Stated goal
Extract, without alteration, each line from the start of the listing to the line bearing "const ballAt = (place, halves, tip, facets)".

[Source data]
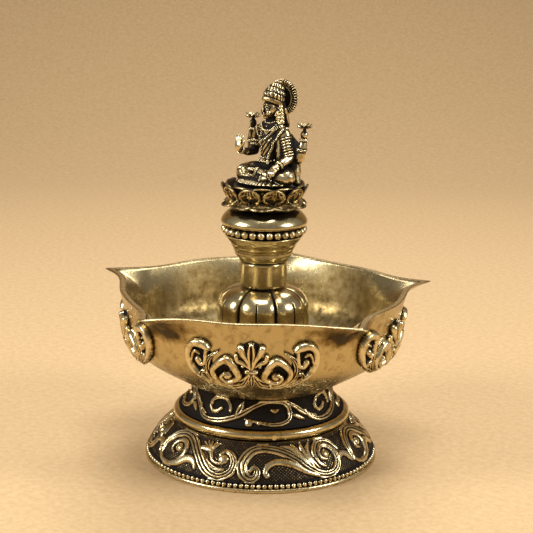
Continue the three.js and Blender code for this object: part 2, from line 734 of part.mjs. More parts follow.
function lotusThrone() {
  const core = turned([
    point(screwBore, lotusBase),
    point(LOTUS_WAIST_RADIUS, lotusBase),
    point(LOTUS_WAIST_RADIUS, lotusBase + LOTUS_HEIGHT * 0.65),
    point(LOTUS_SEAT_RADIUS, lotusTop - LOTUS_HEIGHT * 0.1),
    point(LOTUS_SEAT_RADIUS, lotusTop),
    point(screwBore, lotusTop),
  ], MEDIUM);
  const lowerRoot = point(LOTUS_WAIST_RADIUS - LOWER_PETAL_INSET, lotusBase + LOWER_PETAL_RISE);
  const upperRoot = point(LOTUS_WAIST_RADIUS - UPPER_PETAL_INSET, lotusBase + UPPER_PETAL_RISE);
  const lower = petalRing(lowerRoot, LOWER_PETAL_TILT, -PETAL_CUP, 0);
  const upper = petalRing(upperRoot, UPPER_PETAL_TILT, PETAL_CUP, 180 / LOTUS_PETALS);
  return geometryOf(joined([core, ...lower, ...upper]));
}

// Places on the figure, in hundredths of its height: across (+ to her left), back (+Y) and up
// from her seat.
const landmark = {
  hip: [9, 10, 9],
  knee: [27.5, 0, 7.5],
  rightAnkle: [10, -13, 4.5],
  leftAnkle: [-1, -13.5, 9],
  waist: [0, 8.5, 24],
  chest: [0, 9, 43],
  shoulder: [15, 10, 51],
  neck: [0, 10.5, 67],
  head: [0, 9.5, 73.5],
  crown: [0, 10.5, 85],
  crownTop: [0, 19, 97],
  halo: [0, 26.5, 82.3],
};

const across = (place, side) => [place[0] * side, place[1], place[2]];

// Scales a place or a size in hundredths of the figure's height to millimetres.
const part = (share) => (share * FIGURE_HEIGHT) / 100;
const at = (place) => [part(place[0]), part(place[1]), seat + part(place[2])];
const limbAt = (from, to, start, end, facets) => limb(at(from), at(to), part(start), part(end), facets);
const ballAt = (place, halves, tip, facets) => ball(at(place), halves.map(part), tip, facets);

function legs() {
  const pieces = [ballAt([0, 10, 9], [17, 13, 9])];
  for (const side of [-1, 1]) {
    pieces.push(limbAt(across(landmark.hip, side), across(landmark.knee, side), 9, 7.6, 10));
  }
  pieces.push(limbAt(across(landmark.knee, -1), landmark.rightAnkle, 6.8, 4.2));
  pieces.push(limbAt(landmark.knee, landmark.leftAnkle, 6.8, 4));
  pieces.push(ballAt([15.5, -13, 4.4], [7.5, 4, 3.4]));
  pieces.push(ballAt([-6, -13, 11], [7, 3.6, 3]));
  return pieces;
}

function torso() {
  return [
    limbAt([0, 9.5, 12], landmark.waist, 11.5, 8.6, 10),
    limbAt(landmark.waist, landmark.chest, 8.6, 10.5, 10),
    ballAt(landmark.chest, [13.5, 9, 11]),
    ballAt([5.8, 2.6, 42.5], [5.2, 5.2, 5.2], 0, 8),
    ballAt([-5.8, 2.6, 42.5], [5.2, 5.2, 5.2], 0, 8),
    limbAt(across(landmark.shoulder, -1), landmark.shoulder, 5.8, 5.8, 8),
    limbAt([0, 10, 50], landmark.neck, 5.5, 4.4),
  ];
}

// A head of plain, even proportions under a tiered crown that leans back on the halo.
function head() {
  const pieces = [
    ballAt(landmark.head, [7.6, 8.6, 9.6]),
    ballAt([0, 1.2, 73], [1.2, 1.6, 2.2], 0, 6),
    ballAt([0, 18.5, 74], [6.5, 7.5, 8]),
    ballAt(landmark.crown, [9.8, 11, 5.4]),
    ballAt([0, 14.5, 90.5], [8, 8.8, 5]),
    ballAt(landmark.crownTop, [5.2, 5.4, 3.8]),
  ];
  for (const side of [-1, 1]) pieces.push(ballAt([7.4 * side, 11.5, 69], [2, 2.8, 2.8], 0, 6));
  return pieces;
}

// A disc with a notched edge and a raised rim, standing behind the crown.
function halo() {
  const edge = Array.from({ length: 2 * HALO_RIDGES }, (_, i) => {
    const radius = part(i % 2 ? 17.2 : 18.2);
    const angle = (Math.PI * i) / HALO_RIDGES;
    return point(radius * Math.cos(angle), radius * Math.sin(angle));
  });
  const options = { depth: part(3), bevelEnabled: false };
  const disc = new THREE.ExtrudeGeometry(new THREE.Shape(edge), options);
  disc.rotateX(Math.PI / 2).translate(...at(landmark.halo));
  return weld(disc);
}

// A front arm, down from the shoulder and forward from the elbow.
function frontArm(side, elbow, wrist) {
  return [
    limbAt(across(landmark.shoulder, side), elbow, 5.2, 4.1),
    limbAt(elbow, wrist, 4.1, 2.7),
  ];
}

// The raised right hand: an open palm with four fingers and a thumb.
function raisedHand(wrist) {
  const [x, y, z] = wrist;
  const pieces = [ballAt([x, y - 0.6, z + 5], [4.6, 2, 5.4], 8, 8)];
  for (let finger = 0; finger < 4; finger += 1) {
    const spread = (finger - 1.5) * 2;
    const reach = z + 17 - Math.abs(finger - 1.3) * 1.2;
    pieces.push(limbAt([x + spread, y - 0.3, z + 8], [x + spread * 1.1, y + 2.5, reach], 1.2, 0.9, 5));
  }
  pieces.push(limbAt([x + 3, y - 0.8, z + 4], [x + 6.2, y - 1.4, z + 9.5], 1.3, 1, 5));
  return pieces;
}

// The resting left hand, laid over the knee with its fingers down.
function restingHand(wrist) {
  const [x, y, z] = wrist;
  const pieces = [ballAt([x, y - 3, z - 2.2], [4, 4, 2.4], -35, 8)];
  for (let finger = 0; finger < 4; finger += 1) {
    const spread = (finger - 1.5) * 2;
    pieces.push(limbAt([x + spread, y - 5, z - 3.6], [x + spread, y - 7.6, z - 9.5], 1.3, 1, 5));
  }
  return pieces;
}

// An open lotus: a shallow cup whose rim rises into six petals.
function openLotus(place) {
  const petals = 6;
  const cup = turned([
    point(0, 0),
    point(part(5), part(1.4)),
    point(part(8), part(4)),
    point(part(4), part(3.6)),
    point(0, part(2.8)),
  ], 2 * petals);
  const corner = cup.attributes.position;
  for (let i = 0; i < corner.count; i += 1) {
    const [x, y, z] = [corner.getX(i), corner.getY(i), corner.getZ(i)];
    const wave = 1 + 0.14 * Math.cos(petals * Math.atan2(y, x)) * Math.min(1, Math.hypot(x, y) / part(5));
    corner.setXYZ(i, x * wave, y * wave, z * wave);
  }
  return cup.translate(...at(place));
}

// A rear arm bent up at the elbow, and the open lotus that its hand holds.
function rearArm(side, handLevel) {
  const elbow = [31 * side, 16, 31];
  const hand = [31.5 * side, 17, handLevel];
  const [x, y, z] = [hand[0], hand[1], handLevel + 6];
  const pieces = [
    limbAt([13 * side, 14, 49], elbow, 5, 4),
    limbAt(elbow, [hand[0], hand[1], handLevel - 5], 3.9, 2.7),
    ballAt(hand, [3.6, 3.2, 4.4], 0, 8),
    limbAt(hand, [x, y, z], 1.4, 1.4, 6),
  ];
  pieces.push(openLotus([x, y, z - 1]));
  return pieces;
}

function goddess() {
  const rightElbow = [-20.5, 9.5, 30];
  const rightWrist = [-22.5, -12.5, 32];
  const leftElbow = [24.5, 9, 26];
  const leftWrist = [24, -5.5, 18];
  const body = joined([
    ...legs(),
    ...torso(),
    ...head(),
    halo(),
    ...frontArm(-1, rightElbow, rightWrist),
    ...raisedHand(rightWrist),
    ...frontArm(1, leftElbow, leftWrist),
    ...restingHand(leftWrist),
    ...rearArm(-1, 56),
    ...rearArm(1, 52),
  ]);
  const below = solid(bar(LOTUS_SEAT_RADIUS * 2, seat - FIGURE_HEIGHT, seat));
  const bore = solid(bar(screwBore, seat - 1, seat + FIGURE_SCREW_GRIP + SEAT_GAP, COARSE));
  return geometryOf(body.subtract(below).subtract(bore));
}

const lamp = new THREE.Group();

function finish(color, roughness, metalness = 1) {
  return new THREE.MeshStandardMaterial({ color, roughness, metalness });
}

function add(name, geometry, material) {
  const mesh = new THREE.Mesh(geometry, material);
  mesh.name = name;
  lamp.add(mesh);
  return mesh;
}

const polished = () => finish('#c9ae74', 0.28);
const antique = () => finish('#8f7340', 0.42);
const satin = () => finish('#b29a62', 0.4);

add('foot_skirt', footSkirt(), antique());
add('foot_ring', footRing(), polished());
add('ring_pin', ringPin(), polished());
add('pedestal', pedestal(), antique());
add('tapped_post', tappedPost(), satin());
add('bowl', bowl(), satin());

const ornament = geometryOf(cartouche());
const places = ['front', 'right', 'back_right', 'back_left', 'left'];
places.forEach((place, i) => {
  const mesh = add(`cartouche_${place}`, ornament, antique());
  mesh.rotation.z = radians(-90 + 360 * ((i + 0.5) / SPOUT_COUNT));
});

add('column_seal', columnSeal(), finish('#3a2a1e', 0.8, 0));
add('petal_bell', petalBell(), polished());
add('neck', neck(), polished());
add('capital', capital(), polished());
add('bead_ring', beadRing(), antique());
add('cushion', cushion(), polished());
add('column_stud', columnStud(), satin());
add('figure_screw', figureScrew(), satin());
add('lotus_throne', lotusThrone(), antique());
add('goddess', goddess(), antique());

export default lamp;
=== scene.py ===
# %% [markdown]
# # A five-spouted brass oil lamp with a seated goddess
# The real lamp is a handful of small brass castings, screwed together on one stud. Its plain parts
# are turned and polished bright. Its carved parts keep a black finish in their hollows, and only their
# high places are rubbed back to bright metal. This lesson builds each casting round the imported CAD
# model: the CAD says where everything is, and each cell here gives one piece its true surface.

import bmesh
import bpy
import numpy as np
from mathutils import Matrix
from mathutils.bvhtree import BVHTree
from mathutils.kdtree import KDTree


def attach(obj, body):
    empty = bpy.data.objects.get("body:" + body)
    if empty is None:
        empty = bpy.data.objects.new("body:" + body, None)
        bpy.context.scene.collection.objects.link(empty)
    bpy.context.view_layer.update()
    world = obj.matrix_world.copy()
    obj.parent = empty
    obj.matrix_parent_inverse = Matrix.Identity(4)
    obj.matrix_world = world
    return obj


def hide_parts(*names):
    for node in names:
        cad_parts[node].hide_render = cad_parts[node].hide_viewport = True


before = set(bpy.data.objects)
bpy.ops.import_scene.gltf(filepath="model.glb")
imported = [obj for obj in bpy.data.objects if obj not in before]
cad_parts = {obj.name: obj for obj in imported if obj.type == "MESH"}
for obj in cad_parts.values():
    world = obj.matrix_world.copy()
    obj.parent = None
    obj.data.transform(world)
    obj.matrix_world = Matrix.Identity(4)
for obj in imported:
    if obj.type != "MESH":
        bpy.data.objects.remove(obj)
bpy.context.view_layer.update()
MM = 0.001
FULL_TURN = 2 * np.pi

# %% [markdown]
# ## Small tools for surfaces
# Every new piece here is a surface worked out with numpy. A grid of places in millimetres becomes a
# mesh of quads. A turned piece is a profile carried round the Z axis, and a cast limb is a circle
# carried along a path. One spline function rounds every path off, so a shape needs few numbers.


# %% Paths and grids
def spline(points, steps=8):
    """Points on a smooth curve through the given ones. Between two of them it is the cubic whose
    slope at each end is half the way from the point before to the point after (Catmull-Rom)."""
    p = np.asarray(points, float)
    p = np.vstack([2 * p[0] - p[1], p, 2 * p[-1] - p[-2]])
    t = np.linspace(0, 1, steps, endpoint=False)[None, :, None]
    a, b, c, d = (p[i:len(p) - 3 + i, None] for i in range(4))
    curve = 2 * b + (c - a) * t + (2 * a - 5 * b + 4 * c - d) * t**2 + (3 * b - a - 3 * c + d) * t**3
    return np.vstack([curve.reshape(-1, p.shape[1]) / 2, p[-2]])


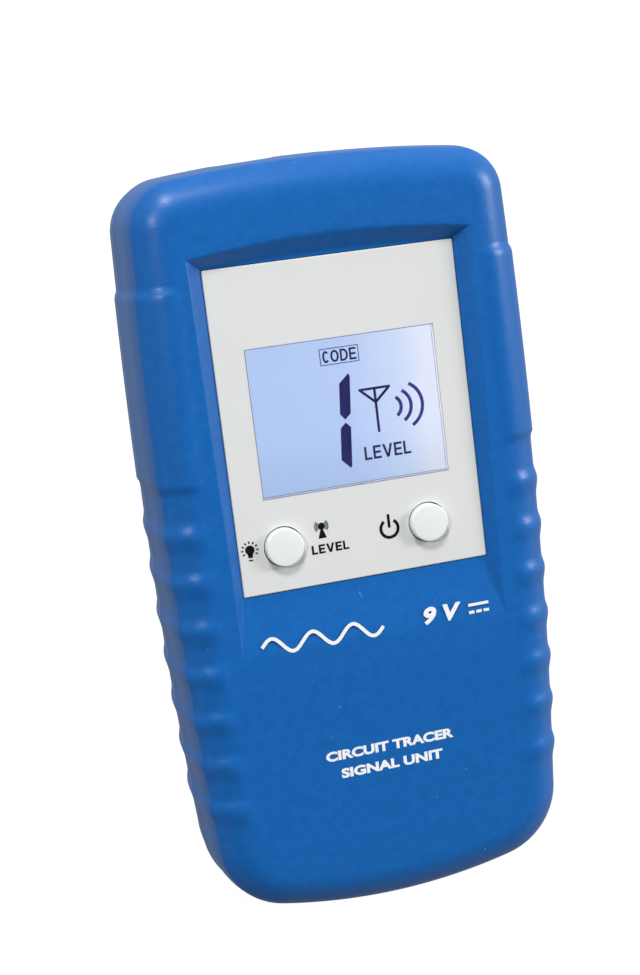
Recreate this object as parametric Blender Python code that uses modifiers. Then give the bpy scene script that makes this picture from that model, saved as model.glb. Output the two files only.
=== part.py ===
"""Circuit breaker finder: the hand-held transmitter half, lying on its back.

Row frame: +Z out of the display face, +Y toward the test-socket end, +X to the right of the display.
The origin is under the middle of the flat back. Lengths below are in millimetres and are turned into
metres when an object is made.
"""
import math

import bmesh
import bpy
from mathutils import Matrix, Vector

# ---------------------------------------------------------------- driving dimensions (mm)
MM = 0.001
CASE_LENGTH = 130.8
CASE_WIDTH = 68.5
CASE_HEIGHT = 32.0
GAP = 0.3                       # clearance between neighbouring pieces
WALL = 2.2                      # moulded wall
SPLIT_Z = 16.0                  # joint between the two shells
END_Y = CASE_LENGTH / 2

WIDEST_Y = 9.0                  # where the sides are furthest apart
BOW_UP = 1.75                   # how much each side closes in by the top end
BOW_DOWN = 2.3                  # and by the bottom end
TOP_ARCH_R = 232.0
BOTTOM_ARCH_R = 101.0
TOP_CORNER_R = 8.8
BOTTOM_CORNER_R = 13.5
FRONT_EDGE = (4.8, 10.0)        # rounding of the display side: inward, downward
BACK_EDGE = (5.6, 12.5)
FRONT_HOLLOW_EDGE = (3.8, 8.6)  # the same for the inside of each shell
BACK_HOLLOW_EDGE = (4.6, 10.3)
DRAFT = 0.3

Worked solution
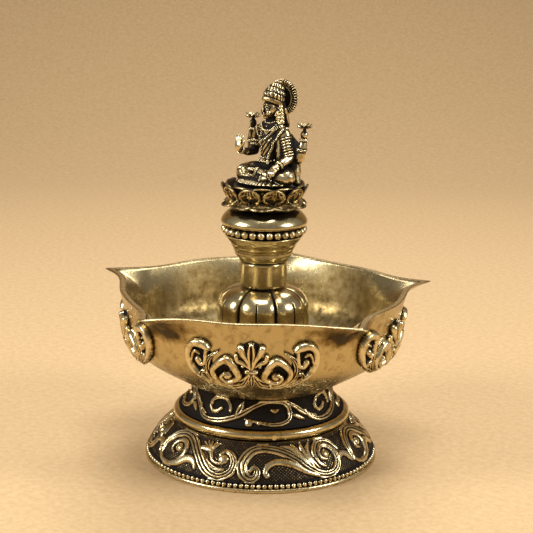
Continue the three.js and Blender code for this object: part 2, from line 734 of part.mjs. More parts follow.
function lotusThrone() {
  const core = turned([
    point(screwBore, lotusBase),
    point(LOTUS_WAIST_RADIUS, lotusBase),
    point(LOTUS_WAIST_RADIUS, lotusBase + LOTUS_HEIGHT * 0.65),
    point(LOTUS_SEAT_RADIUS, lotusTop - LOTUS_HEIGHT * 0.1),
    point(LOTUS_SEAT_RADIUS, lotusTop),
    point(screwBore, lotusTop),
  ], MEDIUM);
  const lowerRoot = point(LOTUS_WAIST_RADIUS - LOWER_PETAL_INSET, lotusBase + LOWER_PETAL_RISE);
  const upperRoot = point(LOTUS_WAIST_RADIUS - UPPER_PETAL_INSET, lotusBase + UPPER_PETAL_RISE);
  const lower = petalRing(lowerRoot, LOWER_PETAL_TILT, -PETAL_CUP, 0);
  const upper = petalRing(upperRoot, UPPER_PETAL_TILT, PETAL_CUP, 180 / LOTUS_PETALS);
  return geometryOf(joined([core, ...lower, ...upper]));
}

// Places on the figure, in hundredths of its height: across (+ to her left), back (+Y) and up
// from her seat.
const landmark = {
  hip: [9, 10, 9],
  knee: [27.5, 0, 7.5],
  rightAnkle: [10, -13, 4.5],
  leftAnkle: [-1, -13.5, 9],
  waist: [0, 8.5, 24],
  chest: [0, 9, 43],
  shoulder: [15, 10, 51],
  neck: [0, 10.5, 67],
  head: [0, 9.5, 73.5],
  crown: [0, 10.5, 85],
  crownTop: [0, 19, 97],
  halo: [0, 26.5, 82.3],
};

const across = (place, side) => [place[0] * side, place[1], place[2]];

// Scales a place or a size in hundredths of the figure's height to millimetres.
const part = (share) => (share * FIGURE_HEIGHT) / 100;
const at = (place) => [part(place[0]), part(place[1]), seat + part(place[2])];
const limbAt = (from, to, start, end, facets) => limb(at(from), at(to), part(start), part(end), facets);
const ballAt = (place, halves, tip, facets) => ball(at(place), halves.map(part), tip, facets);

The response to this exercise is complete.